Output only the lines running from the line bearing "Keep writing the" through the line bearing "clear tub: its", character for character.

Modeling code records
┌──

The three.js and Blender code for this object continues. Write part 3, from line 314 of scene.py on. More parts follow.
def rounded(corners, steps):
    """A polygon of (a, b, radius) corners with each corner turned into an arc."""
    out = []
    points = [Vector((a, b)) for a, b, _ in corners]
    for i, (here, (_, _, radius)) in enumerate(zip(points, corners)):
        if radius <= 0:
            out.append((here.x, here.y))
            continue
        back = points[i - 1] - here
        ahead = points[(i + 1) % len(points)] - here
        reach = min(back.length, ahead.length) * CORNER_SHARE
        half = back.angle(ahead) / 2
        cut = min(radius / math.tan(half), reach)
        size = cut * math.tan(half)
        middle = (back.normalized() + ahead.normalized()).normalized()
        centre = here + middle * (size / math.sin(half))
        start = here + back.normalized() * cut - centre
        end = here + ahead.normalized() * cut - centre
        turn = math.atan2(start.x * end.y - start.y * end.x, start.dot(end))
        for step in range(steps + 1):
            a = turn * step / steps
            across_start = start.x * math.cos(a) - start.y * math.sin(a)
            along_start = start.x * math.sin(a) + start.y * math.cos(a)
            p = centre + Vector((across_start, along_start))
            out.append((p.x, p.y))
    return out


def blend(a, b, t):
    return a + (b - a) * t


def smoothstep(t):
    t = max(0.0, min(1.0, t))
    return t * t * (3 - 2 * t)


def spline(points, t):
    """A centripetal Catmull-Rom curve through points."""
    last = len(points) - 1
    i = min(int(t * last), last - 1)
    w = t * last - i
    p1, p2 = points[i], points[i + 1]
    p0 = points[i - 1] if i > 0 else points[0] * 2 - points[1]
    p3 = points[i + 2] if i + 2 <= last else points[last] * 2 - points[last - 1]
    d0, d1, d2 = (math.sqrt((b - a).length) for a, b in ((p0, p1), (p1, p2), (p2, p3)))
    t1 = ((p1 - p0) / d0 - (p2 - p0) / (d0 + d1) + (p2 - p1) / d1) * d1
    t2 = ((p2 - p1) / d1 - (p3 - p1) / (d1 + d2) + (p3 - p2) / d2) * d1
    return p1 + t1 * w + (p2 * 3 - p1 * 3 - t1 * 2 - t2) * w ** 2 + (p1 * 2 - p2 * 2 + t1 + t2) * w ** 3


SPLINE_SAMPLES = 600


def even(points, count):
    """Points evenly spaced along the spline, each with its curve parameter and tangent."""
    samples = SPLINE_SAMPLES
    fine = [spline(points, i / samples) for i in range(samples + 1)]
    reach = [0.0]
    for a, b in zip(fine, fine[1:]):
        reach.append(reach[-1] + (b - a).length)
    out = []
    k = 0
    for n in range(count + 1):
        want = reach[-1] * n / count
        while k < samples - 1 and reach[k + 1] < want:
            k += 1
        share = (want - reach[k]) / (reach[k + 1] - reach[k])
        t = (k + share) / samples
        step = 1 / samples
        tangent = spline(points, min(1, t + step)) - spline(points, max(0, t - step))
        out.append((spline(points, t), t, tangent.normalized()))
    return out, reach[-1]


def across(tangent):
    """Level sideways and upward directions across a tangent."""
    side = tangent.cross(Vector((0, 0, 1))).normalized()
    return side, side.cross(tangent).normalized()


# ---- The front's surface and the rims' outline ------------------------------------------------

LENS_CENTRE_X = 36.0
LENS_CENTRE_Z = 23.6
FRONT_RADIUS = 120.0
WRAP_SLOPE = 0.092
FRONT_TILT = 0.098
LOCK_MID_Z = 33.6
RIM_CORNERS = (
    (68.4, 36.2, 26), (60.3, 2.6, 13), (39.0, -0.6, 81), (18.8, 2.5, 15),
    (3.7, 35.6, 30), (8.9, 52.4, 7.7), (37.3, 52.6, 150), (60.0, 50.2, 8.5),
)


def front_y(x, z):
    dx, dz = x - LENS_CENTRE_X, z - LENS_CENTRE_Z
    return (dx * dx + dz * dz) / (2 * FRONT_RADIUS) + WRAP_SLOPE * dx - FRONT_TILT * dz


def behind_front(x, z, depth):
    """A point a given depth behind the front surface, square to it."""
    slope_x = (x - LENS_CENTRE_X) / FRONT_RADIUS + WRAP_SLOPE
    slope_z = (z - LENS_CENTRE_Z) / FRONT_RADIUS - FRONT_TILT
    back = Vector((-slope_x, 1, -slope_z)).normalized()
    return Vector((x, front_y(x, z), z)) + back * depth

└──
┌──

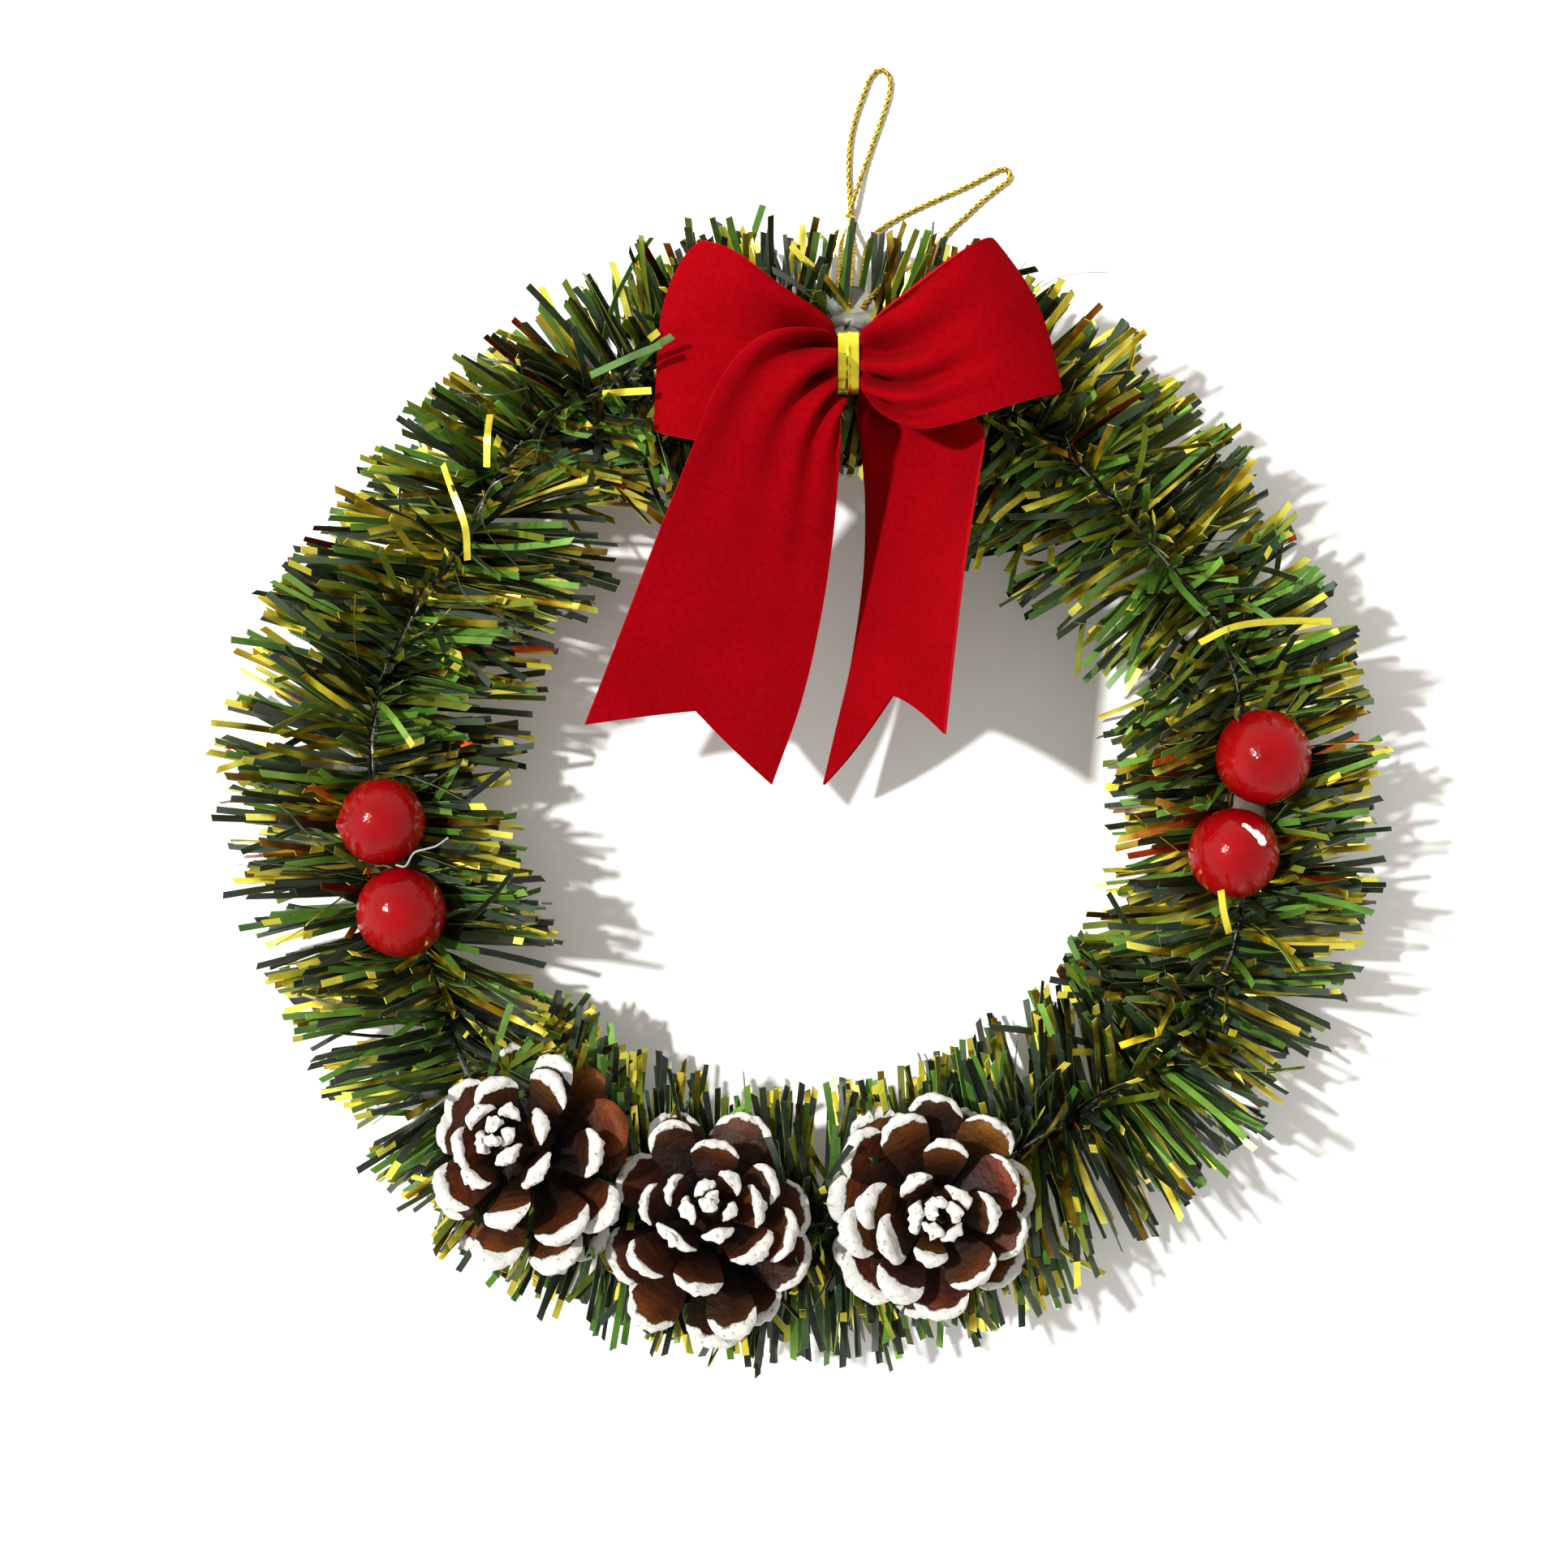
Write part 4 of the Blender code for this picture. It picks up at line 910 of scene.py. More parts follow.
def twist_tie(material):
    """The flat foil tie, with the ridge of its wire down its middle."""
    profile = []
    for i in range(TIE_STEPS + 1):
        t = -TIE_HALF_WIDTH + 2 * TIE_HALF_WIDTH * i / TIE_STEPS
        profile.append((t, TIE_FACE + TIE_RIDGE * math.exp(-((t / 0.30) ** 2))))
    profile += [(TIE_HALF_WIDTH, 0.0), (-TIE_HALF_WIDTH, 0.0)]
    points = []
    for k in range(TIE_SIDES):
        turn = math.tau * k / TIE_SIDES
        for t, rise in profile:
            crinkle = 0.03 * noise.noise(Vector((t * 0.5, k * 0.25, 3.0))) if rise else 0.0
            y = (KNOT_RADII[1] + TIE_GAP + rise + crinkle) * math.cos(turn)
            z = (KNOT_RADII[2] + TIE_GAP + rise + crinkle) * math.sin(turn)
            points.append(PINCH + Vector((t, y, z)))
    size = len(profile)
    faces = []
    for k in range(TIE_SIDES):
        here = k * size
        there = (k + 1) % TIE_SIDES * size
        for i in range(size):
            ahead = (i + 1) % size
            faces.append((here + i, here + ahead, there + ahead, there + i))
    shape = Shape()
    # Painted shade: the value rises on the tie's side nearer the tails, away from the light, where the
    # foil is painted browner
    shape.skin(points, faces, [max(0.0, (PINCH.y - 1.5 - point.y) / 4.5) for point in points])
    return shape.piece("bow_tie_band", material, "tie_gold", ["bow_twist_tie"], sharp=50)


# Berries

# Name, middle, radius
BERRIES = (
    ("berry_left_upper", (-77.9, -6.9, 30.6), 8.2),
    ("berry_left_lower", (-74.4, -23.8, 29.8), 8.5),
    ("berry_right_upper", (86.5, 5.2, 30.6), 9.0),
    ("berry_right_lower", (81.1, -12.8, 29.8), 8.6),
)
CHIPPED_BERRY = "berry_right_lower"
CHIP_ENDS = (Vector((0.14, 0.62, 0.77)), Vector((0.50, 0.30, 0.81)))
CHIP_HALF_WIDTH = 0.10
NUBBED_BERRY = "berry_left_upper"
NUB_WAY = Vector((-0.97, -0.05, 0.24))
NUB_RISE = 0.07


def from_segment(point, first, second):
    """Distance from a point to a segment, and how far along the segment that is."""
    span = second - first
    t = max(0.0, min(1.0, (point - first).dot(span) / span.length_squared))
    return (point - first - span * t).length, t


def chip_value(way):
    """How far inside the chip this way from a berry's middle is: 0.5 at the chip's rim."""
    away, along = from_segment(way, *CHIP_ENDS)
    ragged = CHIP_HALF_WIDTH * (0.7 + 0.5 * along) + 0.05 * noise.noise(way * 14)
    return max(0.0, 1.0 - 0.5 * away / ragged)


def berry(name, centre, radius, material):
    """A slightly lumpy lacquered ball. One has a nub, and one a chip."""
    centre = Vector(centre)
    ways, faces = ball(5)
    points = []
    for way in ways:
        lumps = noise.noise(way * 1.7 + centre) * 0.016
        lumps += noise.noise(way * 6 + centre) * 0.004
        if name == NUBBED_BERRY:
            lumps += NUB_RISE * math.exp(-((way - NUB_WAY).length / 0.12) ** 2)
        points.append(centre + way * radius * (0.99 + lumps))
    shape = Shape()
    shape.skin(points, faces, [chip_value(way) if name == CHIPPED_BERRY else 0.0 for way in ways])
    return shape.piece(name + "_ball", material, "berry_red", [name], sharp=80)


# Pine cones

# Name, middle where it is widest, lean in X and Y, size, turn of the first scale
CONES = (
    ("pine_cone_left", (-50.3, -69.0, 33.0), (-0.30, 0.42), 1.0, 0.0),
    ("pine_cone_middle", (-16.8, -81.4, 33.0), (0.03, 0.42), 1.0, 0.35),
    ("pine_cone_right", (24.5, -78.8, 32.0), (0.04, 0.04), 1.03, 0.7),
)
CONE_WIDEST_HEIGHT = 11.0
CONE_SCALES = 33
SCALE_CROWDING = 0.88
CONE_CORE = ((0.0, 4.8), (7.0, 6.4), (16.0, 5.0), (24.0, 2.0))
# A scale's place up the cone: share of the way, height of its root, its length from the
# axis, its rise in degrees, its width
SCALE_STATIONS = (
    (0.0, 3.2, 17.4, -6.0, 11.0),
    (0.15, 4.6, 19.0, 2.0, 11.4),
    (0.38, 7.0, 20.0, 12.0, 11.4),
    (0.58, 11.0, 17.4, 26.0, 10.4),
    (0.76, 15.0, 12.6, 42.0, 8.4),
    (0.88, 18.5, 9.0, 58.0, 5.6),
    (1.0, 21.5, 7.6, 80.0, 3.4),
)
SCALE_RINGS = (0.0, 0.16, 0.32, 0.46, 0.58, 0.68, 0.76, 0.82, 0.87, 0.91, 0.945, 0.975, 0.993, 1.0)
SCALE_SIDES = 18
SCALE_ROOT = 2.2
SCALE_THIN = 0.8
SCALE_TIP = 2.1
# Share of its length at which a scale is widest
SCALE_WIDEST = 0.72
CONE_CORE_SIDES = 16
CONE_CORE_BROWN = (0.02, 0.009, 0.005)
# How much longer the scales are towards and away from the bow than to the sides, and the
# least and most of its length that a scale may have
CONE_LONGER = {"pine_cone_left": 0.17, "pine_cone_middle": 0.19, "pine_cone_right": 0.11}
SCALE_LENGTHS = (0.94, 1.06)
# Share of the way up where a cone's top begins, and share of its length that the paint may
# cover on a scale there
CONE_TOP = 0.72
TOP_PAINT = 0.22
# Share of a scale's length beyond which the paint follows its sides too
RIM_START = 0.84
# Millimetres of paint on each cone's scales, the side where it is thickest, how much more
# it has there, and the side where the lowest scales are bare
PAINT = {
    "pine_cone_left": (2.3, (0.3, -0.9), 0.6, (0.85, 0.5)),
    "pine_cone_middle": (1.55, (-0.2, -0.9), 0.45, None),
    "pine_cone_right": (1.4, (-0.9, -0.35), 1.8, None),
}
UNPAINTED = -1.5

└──
┌──

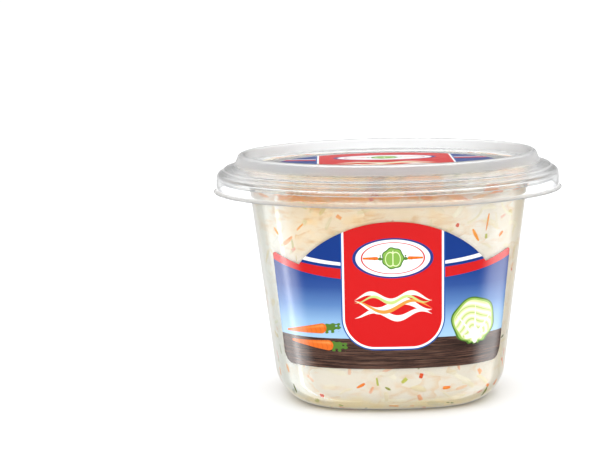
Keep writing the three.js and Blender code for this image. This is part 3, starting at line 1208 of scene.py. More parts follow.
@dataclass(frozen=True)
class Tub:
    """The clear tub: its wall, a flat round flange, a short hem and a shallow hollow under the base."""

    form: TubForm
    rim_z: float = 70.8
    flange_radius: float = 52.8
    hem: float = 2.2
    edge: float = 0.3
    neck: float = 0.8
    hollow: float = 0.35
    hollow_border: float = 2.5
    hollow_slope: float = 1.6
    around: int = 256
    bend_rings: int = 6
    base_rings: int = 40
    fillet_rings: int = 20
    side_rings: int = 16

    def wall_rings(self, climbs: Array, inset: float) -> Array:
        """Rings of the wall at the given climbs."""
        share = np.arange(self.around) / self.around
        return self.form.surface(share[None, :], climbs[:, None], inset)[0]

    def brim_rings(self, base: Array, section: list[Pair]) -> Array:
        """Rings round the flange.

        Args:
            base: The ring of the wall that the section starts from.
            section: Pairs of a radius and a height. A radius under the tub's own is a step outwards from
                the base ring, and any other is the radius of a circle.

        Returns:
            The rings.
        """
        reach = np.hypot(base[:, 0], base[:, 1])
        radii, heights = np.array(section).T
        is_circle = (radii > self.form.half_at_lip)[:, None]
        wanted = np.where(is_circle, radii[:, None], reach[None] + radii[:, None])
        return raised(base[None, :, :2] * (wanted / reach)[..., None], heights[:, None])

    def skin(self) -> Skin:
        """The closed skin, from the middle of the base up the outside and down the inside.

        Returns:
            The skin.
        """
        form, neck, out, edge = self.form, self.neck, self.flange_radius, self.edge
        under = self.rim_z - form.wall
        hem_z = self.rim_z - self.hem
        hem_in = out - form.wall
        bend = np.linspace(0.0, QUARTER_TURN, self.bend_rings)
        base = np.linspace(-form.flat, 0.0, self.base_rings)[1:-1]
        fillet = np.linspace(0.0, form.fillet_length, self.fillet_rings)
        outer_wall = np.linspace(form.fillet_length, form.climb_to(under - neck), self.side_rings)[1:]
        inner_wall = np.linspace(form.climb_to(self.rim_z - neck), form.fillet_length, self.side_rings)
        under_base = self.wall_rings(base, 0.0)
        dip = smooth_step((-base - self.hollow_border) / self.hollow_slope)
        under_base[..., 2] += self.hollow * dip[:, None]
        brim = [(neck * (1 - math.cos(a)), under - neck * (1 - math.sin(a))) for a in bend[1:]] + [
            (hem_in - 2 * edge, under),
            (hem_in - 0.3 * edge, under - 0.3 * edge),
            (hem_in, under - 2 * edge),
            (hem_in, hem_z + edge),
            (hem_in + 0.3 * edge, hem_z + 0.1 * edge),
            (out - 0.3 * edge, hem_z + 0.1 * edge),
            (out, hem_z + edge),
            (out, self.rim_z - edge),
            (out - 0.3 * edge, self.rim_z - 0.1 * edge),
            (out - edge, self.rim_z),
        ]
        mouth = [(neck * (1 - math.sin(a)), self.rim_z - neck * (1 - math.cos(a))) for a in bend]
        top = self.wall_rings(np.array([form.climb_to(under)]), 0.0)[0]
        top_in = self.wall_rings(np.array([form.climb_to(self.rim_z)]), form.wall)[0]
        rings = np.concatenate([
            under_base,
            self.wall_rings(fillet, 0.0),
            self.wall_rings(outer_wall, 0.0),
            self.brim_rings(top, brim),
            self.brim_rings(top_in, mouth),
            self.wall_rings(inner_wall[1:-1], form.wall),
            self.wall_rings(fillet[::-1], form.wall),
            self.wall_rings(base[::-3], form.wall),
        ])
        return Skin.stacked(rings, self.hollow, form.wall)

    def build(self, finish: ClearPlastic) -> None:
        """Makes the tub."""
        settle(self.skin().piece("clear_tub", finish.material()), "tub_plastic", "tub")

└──

» **FINAL RESULT**
Keep writing the three.js and Blender code for this image. This is part 3, starting at line 1208 of scene.py. More parts follow.
@dataclass(frozen=True)
class Tub:
    """The clear tub: its wall, a flat round flange, a short hem and a shallow hollow under the base."""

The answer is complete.